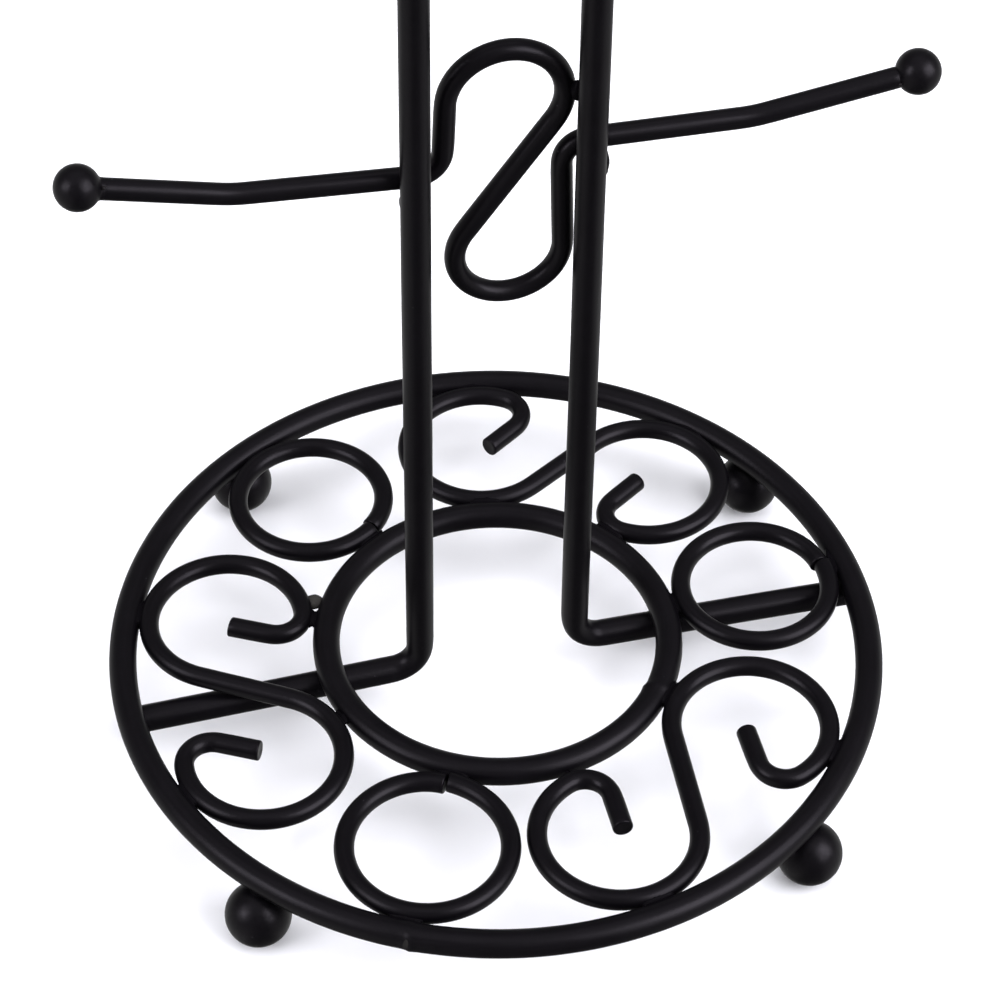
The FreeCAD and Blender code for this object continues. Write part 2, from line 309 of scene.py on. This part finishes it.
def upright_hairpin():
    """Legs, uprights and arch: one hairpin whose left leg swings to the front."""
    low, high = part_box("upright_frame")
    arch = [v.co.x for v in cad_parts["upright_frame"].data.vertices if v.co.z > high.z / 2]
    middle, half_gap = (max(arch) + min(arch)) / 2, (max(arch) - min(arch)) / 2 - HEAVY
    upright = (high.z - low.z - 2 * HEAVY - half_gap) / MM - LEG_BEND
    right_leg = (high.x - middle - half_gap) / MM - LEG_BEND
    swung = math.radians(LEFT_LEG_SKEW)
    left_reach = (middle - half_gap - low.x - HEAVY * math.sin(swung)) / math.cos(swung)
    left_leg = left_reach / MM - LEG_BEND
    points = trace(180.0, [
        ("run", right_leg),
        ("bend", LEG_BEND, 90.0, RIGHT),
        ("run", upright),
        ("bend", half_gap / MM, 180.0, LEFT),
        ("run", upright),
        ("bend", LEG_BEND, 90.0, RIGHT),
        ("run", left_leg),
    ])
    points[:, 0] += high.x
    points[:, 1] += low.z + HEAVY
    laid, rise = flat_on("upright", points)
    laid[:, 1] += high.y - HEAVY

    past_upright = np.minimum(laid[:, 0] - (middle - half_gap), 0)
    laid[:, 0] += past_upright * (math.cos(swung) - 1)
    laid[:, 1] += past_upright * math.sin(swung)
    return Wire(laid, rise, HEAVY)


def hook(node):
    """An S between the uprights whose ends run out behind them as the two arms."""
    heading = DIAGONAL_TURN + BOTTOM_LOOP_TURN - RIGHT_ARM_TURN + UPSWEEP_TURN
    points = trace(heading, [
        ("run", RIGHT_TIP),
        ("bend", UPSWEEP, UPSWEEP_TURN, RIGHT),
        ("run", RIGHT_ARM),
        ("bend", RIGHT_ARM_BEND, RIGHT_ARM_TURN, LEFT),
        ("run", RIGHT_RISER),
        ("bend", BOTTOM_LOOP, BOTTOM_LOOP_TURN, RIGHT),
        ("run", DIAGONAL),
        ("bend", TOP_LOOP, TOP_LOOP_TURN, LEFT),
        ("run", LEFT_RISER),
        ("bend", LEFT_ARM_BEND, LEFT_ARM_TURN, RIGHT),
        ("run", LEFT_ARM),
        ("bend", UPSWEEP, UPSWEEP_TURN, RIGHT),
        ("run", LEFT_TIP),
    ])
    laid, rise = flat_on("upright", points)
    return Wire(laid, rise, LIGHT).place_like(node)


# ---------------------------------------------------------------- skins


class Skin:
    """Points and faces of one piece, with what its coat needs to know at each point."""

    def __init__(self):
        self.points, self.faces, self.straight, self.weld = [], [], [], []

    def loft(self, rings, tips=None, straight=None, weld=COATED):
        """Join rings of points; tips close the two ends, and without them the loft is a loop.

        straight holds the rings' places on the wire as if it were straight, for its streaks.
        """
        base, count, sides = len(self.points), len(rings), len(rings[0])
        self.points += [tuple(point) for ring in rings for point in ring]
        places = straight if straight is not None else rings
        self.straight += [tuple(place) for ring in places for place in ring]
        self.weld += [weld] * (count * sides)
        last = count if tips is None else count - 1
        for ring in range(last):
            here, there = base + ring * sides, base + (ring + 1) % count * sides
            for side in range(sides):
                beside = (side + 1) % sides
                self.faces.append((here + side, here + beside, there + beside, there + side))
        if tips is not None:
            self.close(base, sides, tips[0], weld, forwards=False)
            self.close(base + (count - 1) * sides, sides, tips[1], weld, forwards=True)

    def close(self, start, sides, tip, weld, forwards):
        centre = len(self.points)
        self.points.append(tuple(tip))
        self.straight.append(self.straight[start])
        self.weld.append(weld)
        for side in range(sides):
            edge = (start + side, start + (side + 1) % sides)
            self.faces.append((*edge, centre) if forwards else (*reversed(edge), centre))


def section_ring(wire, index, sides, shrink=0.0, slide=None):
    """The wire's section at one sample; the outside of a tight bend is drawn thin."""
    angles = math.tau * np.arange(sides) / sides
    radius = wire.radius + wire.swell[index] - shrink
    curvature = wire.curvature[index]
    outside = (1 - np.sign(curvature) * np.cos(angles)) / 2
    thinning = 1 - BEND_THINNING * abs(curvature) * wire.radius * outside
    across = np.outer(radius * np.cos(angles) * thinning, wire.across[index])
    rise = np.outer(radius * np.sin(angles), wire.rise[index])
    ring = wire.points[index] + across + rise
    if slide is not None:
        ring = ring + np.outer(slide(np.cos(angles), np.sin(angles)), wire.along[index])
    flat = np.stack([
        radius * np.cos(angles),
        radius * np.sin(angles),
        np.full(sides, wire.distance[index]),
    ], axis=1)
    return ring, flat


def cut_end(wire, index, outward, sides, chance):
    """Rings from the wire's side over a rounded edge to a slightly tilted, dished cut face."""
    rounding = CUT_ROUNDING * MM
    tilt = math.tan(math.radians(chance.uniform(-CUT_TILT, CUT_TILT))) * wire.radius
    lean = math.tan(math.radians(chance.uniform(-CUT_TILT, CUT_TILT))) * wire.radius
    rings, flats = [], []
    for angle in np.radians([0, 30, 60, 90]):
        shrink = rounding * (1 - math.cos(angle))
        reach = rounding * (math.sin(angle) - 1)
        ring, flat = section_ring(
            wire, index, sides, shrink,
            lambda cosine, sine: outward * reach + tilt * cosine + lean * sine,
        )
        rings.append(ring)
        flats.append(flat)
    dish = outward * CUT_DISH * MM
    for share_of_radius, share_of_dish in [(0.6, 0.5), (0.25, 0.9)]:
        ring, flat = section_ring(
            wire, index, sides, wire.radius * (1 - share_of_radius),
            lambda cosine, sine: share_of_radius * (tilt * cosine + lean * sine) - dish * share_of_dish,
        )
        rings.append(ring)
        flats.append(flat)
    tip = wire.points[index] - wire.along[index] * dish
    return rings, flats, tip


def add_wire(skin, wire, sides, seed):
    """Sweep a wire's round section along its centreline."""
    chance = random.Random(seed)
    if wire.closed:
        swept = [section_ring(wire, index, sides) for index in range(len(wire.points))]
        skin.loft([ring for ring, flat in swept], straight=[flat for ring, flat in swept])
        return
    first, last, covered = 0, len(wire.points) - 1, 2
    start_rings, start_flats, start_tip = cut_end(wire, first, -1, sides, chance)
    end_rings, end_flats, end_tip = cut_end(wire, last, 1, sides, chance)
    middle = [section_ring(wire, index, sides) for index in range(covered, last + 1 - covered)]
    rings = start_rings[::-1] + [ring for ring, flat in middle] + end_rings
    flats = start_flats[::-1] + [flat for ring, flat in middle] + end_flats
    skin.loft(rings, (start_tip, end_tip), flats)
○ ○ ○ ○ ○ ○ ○
**Written problem**
Begin with the first line of the data above and, please, print each line exactly until you have printed the line containing "return Wire(laid, rise, HEAVY)"; print nothing else.

**Full output**
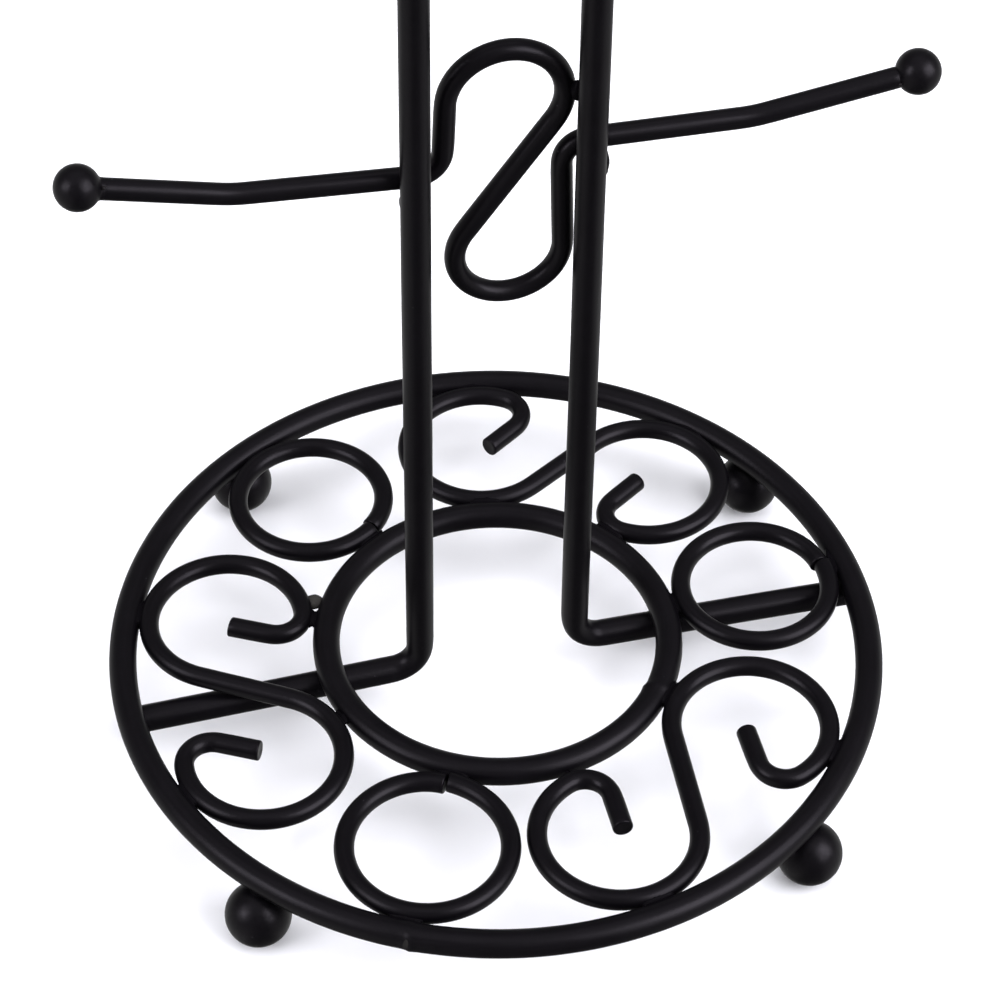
The FreeCAD and Blender code for this object continues. Write part 2, from line 309 of scene.py on. This part finishes it.
def upright_hairpin():
    """Legs, uprights and arch: one hairpin whose left leg swings to the front."""
    low, high = part_box("upright_frame")
    arch = [v.co.x for v in cad_parts["upright_frame"].data.vertices if v.co.z > high.z / 2]
    middle, half_gap = (max(arch) + min(arch)) / 2, (max(arch) - min(arch)) / 2 - HEAVY
    upright = (high.z - low.z - 2 * HEAVY - half_gap) / MM - LEG_BEND
    right_leg = (high.x - middle - half_gap) / MM - LEG_BEND
    swung = math.radians(LEFT_LEG_SKEW)
    left_reach = (middle - half_gap - low.x - HEAVY * math.sin(swung)) / math.cos(swung)
    left_leg = left_reach / MM - LEG_BEND
    points = trace(180.0, [
        ("run", right_leg),
        ("bend", LEG_BEND, 90.0, RIGHT),
        ("run", upright),
        ("bend", half_gap / MM, 180.0, LEFT),
        ("run", upright),
        ("bend", LEG_BEND, 90.0, RIGHT),
        ("run", left_leg),
    ])
    points[:, 0] += high.x
    points[:, 1] += low.z + HEAVY
    laid, rise = flat_on("upright", points)
    laid[:, 1] += high.y - HEAVY

    past_upright = np.minimum(laid[:, 0] - (middle - half_gap), 0)
    laid[:, 0] += past_upright * (math.cos(swung) - 1)
    laid[:, 1] += past_upright * math.sin(swung)
    return Wire(laid, rise, HEAVY)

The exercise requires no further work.